» **OBJECTIVE**: Locate the line bearing "2 * SIDE_WALL, cutters)" in the material below, then reproduce it and each following line up to and including the line bearing "points = [vertex.co".

» **INFORMATION SUPPLIED**:
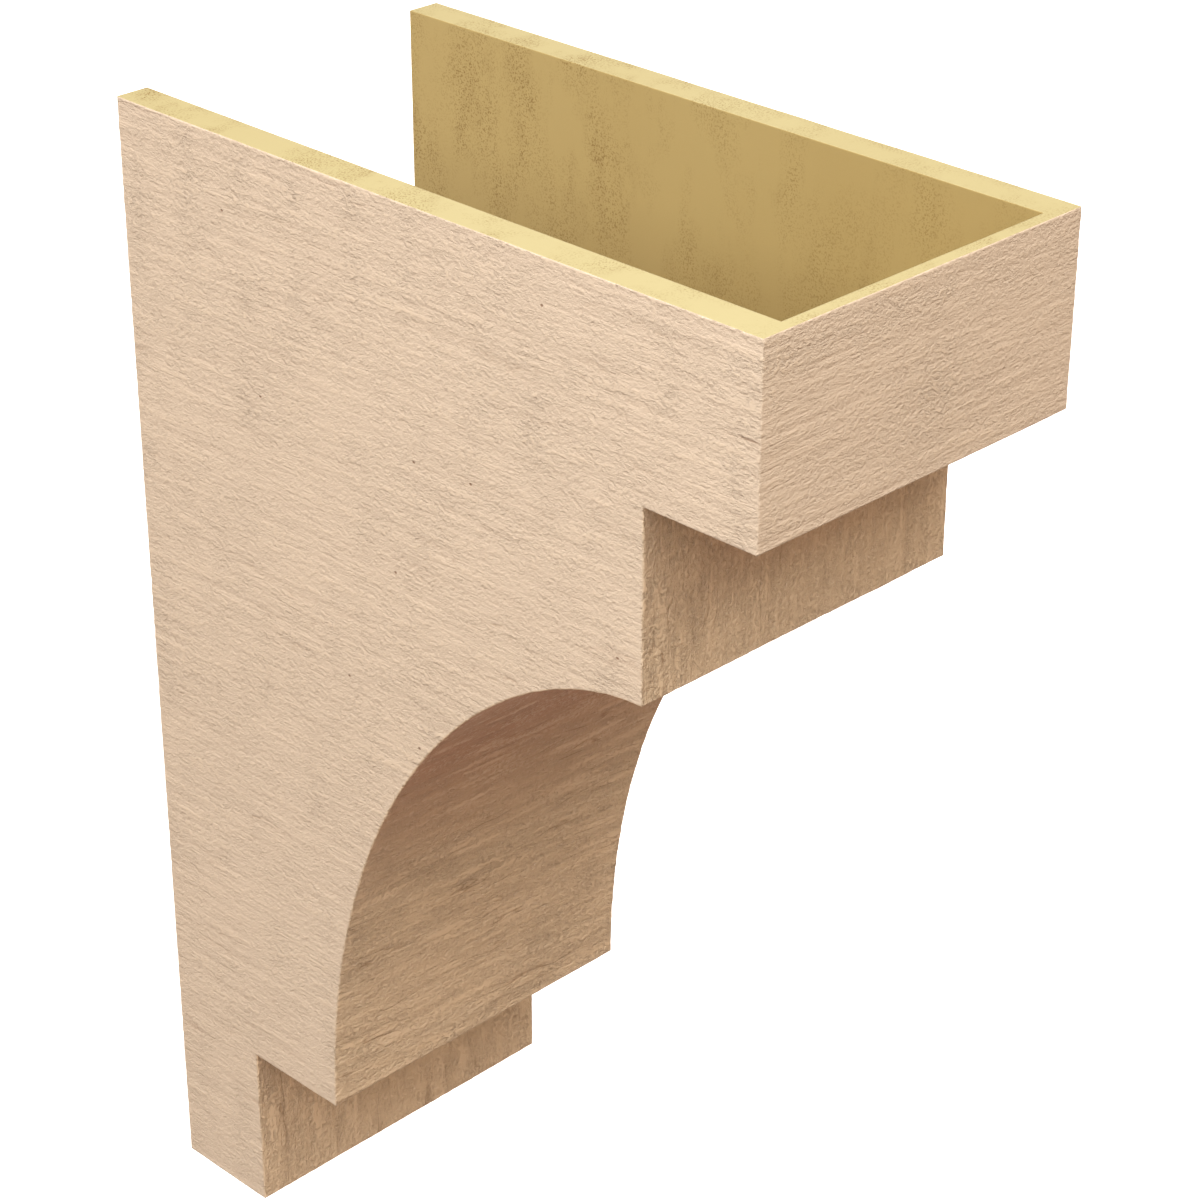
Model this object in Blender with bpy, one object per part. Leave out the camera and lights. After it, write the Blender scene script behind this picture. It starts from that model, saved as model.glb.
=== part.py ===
"""A stepped corbel, moulded in rigid foam as one hollow shell, open at the back and at the top.

Metres, +Z up. The wall is the plane Y = 0 and the corbel stands out from it towards -Y.
X = 0 is the middle of its width. The origin is on the wall plane, at half the thickness of the floor.
"""

import bmesh
import bpy
from mathutils import Matrix, Vector

INCH = 0.0254

# Overall size. Everything on the side outline is a multiple of the step.
WIDTH = 8.0 * INCH
DEPTH = 16.0 * INCH
HEIGHT = 24.0 * INCH
STEP_RISE = 3.75 * INCH
STEP_RUN = 2.5 * INCH

# Walls of the shell: the two sides are thick, the skin along the front, the steps and the floor is thin.
SIDE_WALL = 0.0183
FRONT_SKIN = 0.0070

# Side outline, as distances out from the wall and heights above the underside.
FOOT_REACH = STEP_RUN
LEDGE_REACH = FOOT_REACH + STEP_RUN
RISER_REACH = DEPTH - STEP_RUN
BLOCK_BASE = HEIGHT - STEP_RISE
COVE_TOP = BLOCK_BASE - STEP_RISE
COVE_BASE = STEP_RISE

# The cove is one cubic curve: it leaves the riser level and reaches the ledge upright.
COVE_PULL_OUT = 3.6 * INCH
COVE_PULL_UP = 7.9 * INCH
COVE_SEGMENTS = 48

# How far the hollow's cutter runs past the open back and the open top.
CUTTER_OVERRUN = 0.02

WELD_DISTANCE = 0.00005
FACING_COLOUR = (0.66, 0.49, 0.36, 1.0)
FACING_ROUGHNESS = 0.85

# Outline plane to world: reach goes to -Y, height to +Z and the extrusion to -X.
OUTLINE_AXES = Matrix(((0.0, 0.0, -1.0), (-1.0, 0.0, 0.0), (0.0, 1.0, 0.0)))


def clear_scene():
    """Remove every object that the file was opened with."""
    for item in list(bpy.data.objects):
        bpy.data.objects.remove(item, do_unlink=True)


def new_collection(name):
    """Add a collection to the scene."""
    collection = bpy.data.collections.new(name)
    bpy.context.scene.collection.children.link(collection)
    return collection


def foam_material():
    """The facing: a matt tan primer coat on the moulded foam."""
    material = bpy.data.materials.new("primed_foam")
    material.use_nodes = True
    shader = material.node_tree.nodes["Principled BSDF"]
    shader.inputs["Base Color"].default_value = FACING_COLOUR
    shader.inputs["Roughness"].default_value = FACING_ROUGHNESS
    shader.inputs["Metallic"].default_value = 0.0
    return material


def cove_point(t, inset):
    """A point of the cove at t, from the ledge (0) to the riser (1), moved into the foam by inset."""
    ledge = Vector((LEDGE_REACH, COVE_BASE))
    ledge_pull = ledge + Vector((0.0, COVE_PULL_UP))
    riser = Vector((RISER_REACH, COVE_TOP))
    riser_pull = riser - Vector((COVE_PULL_OUT, 0.0))
    s = 1.0 - t
    point = s ** 3 * ledge + 3 * s * s * t * ledge_pull + 3 * s * t * t * riser_pull + t ** 3 * riser
    slope = s * s * (ledge_pull - ledge) + 2 * s * t * (riser_pull - ledge_pull) + t * t * (riser - riser_pull)
    slope.normalize()
    return point + inset * Vector((-slope.y, slope.x))


def cove_points(inset):
    """The points between the cove's two ends, kept inside the ledge's and the riser's own faces."""
    points = [cove_point(i / COVE_SEGMENTS, inset) for i in range(1, COVE_SEGMENTS)]
    lowest = COVE_BASE + inset
    furthest = RISER_REACH - inset
    return [p for p in points if p.y > lowest and p.x < furthest]


def stepped_front(inset):
    """The front of the side outline, from the floor up to the block, moved into the foam by inset."""
    return [
        Vector((FOOT_REACH - inset, inset)),
        Vector((FOOT_REACH - inset, COVE_BASE + inset)),
        Vector((LEDGE_REACH - inset, COVE_BASE + inset)),
        *cove_points(inset),
        Vector((RISER_REACH - inset, COVE_TOP + inset)),
        Vector((RISER_REACH - inset, BLOCK_BASE + inset)),
        Vector((DEPTH - inset, BLOCK_BASE + inset)),
    ]


def side_outline():
    """The whole side outline of the corbel."""
    return [
        Vector((0.0, 0.0)),
        *stepped_front(0.0),
        Vector((DEPTH, HEIGHT)),
        Vector((0.0, HEIGHT)),
    ]


def hollow_outline():
    """The outline of the hollow, which runs out through the back and through the top."""
    past_back = -CUTTER_OVERRUN
    past_top = HEIGHT + CUTTER_OVERRUN
    return [
        Vector((past_back, FRONT_SKIN)),
        *stepped_front(FRONT_SKIN),
        Vector((DEPTH - FRONT_SKIN, past_top)),
        Vector((past_back, past_top)),
    ]


def outline_curve(name, outline, width, collection):
    """A filled flat outline, extruded by half its width to each side and stood upright on the wall plane."""
    data = bpy.data.curves.new(name, "CURVE")
    data.dimensions = "2D"
    data.fill_mode = "BOTH"
    data.extrude = width / 2
    spline = data.splines.new("POLY")
    spline.points.add(len(outline) - 1)
    for target, point in zip(spline.points, outline):
        target.co = (point.x, point.y, 0.0, 1.0)
    spline.use_cyclic_u = True
    curve = bpy.data.objects.new(name, data)
    curve.rotation_euler = OUTLINE_AXES.to_euler()
    curve.location = (0.0, 0.0, -FRONT_SKIN / 2)
    collection.objects.link(curve)
    return curve


def curve_to_mesh(curve, name, collection):
    """A closed mesh object in the curve's place, with the loose caps welded on."""
    bpy.context.view_layer.update()
    evaluated = curve.evaluated_get(bpy.context.evaluated_depsgraph_get())
    mesh = bpy.data.meshes.new_from_object(evaluated)
    shape = bmesh.new()
    shape.from_mesh(mesh)
    bmesh.ops.remove_doubles(shape, verts=shape.verts, dist=WELD_DISTANCE)
    shape.to_mesh(mesh)
    shape.free()
    solid = bpy.data.objects.new(name, mesh)
    solid.matrix_world = curve.matrix_world
    collection.objects.link(solid)
    bpy.data.objects.remove(curve, do_unlink=True)
    return solid


def outline_solid(name, outline, width, collection):
    """A closed solid of an outline and a width."""
    curve = outline_curve(name + "_outline", outline, width, collection)
    return curve_to_mesh(curve, name, collection)


def hollow_out(solid, cutter):
    """Cut the hollow from the solid, and hide the cutter."""
    cut = solid.modifiers.new("hollow", "BOOLEAN")
    cut.operation = "DIFFERENCE"
    cut.solver = "EXACT"
    cut.object = cutter
    cutter.hide_render = True
    cutter.display_type = "WIRE"


def build_corbel():
    """Model the corbel's one piece."""
    clear_scene()
    pieces = new_collection("Corbel")
    cutters = new_collection("Cutters")
    shell = outline_solid("corbel_shell", side_outline(), WIDTH, pieces)
    shell.data.materials.append(foam_material())
    hollow = outline_solid("hollow_cutter", hollow_outline(), WIDTH - 2 * SIDE_WALL, cutters)
    hollow_out(shell, hollow)


build_corbel()
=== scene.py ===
"""The looks of a stepped corbel, moulded in foam with a rough-sawn wood face.

One relief mesh takes the place of the plain shell. Its outside is primed and sawn, its rims and its
inside are bare foam. Metres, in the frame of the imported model: the wall is Y = 0, the front is -Y.
"""

from __future__ import annotations

import logging
import math
from dataclasses import dataclass, field
from enum import Enum
from typing import Any, ClassVar, Iterable, Sequence

import bmesh
import bpy
import numpy as np
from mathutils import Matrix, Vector


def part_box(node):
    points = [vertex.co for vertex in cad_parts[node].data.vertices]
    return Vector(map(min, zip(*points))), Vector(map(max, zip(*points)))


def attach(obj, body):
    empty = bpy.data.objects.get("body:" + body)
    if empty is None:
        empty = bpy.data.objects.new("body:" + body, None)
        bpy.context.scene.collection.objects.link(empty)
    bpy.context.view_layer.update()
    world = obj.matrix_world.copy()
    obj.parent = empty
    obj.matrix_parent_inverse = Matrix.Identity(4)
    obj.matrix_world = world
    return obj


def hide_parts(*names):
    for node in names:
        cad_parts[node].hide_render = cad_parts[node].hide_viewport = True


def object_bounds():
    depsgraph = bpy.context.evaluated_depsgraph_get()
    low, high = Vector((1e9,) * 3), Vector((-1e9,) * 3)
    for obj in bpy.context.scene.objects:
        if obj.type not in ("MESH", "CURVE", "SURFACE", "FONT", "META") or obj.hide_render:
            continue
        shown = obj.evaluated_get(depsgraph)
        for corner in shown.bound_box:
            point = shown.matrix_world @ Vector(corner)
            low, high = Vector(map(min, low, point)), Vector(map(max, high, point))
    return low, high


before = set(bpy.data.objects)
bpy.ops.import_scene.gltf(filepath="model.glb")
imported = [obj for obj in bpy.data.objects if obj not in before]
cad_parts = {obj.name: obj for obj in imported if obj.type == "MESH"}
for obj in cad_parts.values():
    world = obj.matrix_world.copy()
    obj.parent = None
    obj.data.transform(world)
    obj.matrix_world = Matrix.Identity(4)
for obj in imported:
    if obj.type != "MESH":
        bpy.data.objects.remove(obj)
cad_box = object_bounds()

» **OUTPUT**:
    hollow = outline_solid("hollow_cutter", hollow_outline(), WIDTH - 2 * SIDE_WALL, cutters)
    hollow_out(shell, hollow)


build_corbel()
=== scene.py ===
"""The looks of a stepped corbel, moulded in foam with a rough-sawn wood face.

One relief mesh takes the place of the plain shell. Its outside is primed and sawn, its rims and its
inside are bare foam. Metres, in the frame of the imported model: the wall is Y = 0, the front is -Y.
"""

from __future__ import annotations

import logging
import math
from dataclasses import dataclass, field
from enum import Enum
from typing import Any, ClassVar, Iterable, Sequence

import bmesh
import bpy
import numpy as np
from mathutils import Matrix, Vector


def part_box(node):
    points = [vertex.co for vertex in cad_parts[node].data.vertices]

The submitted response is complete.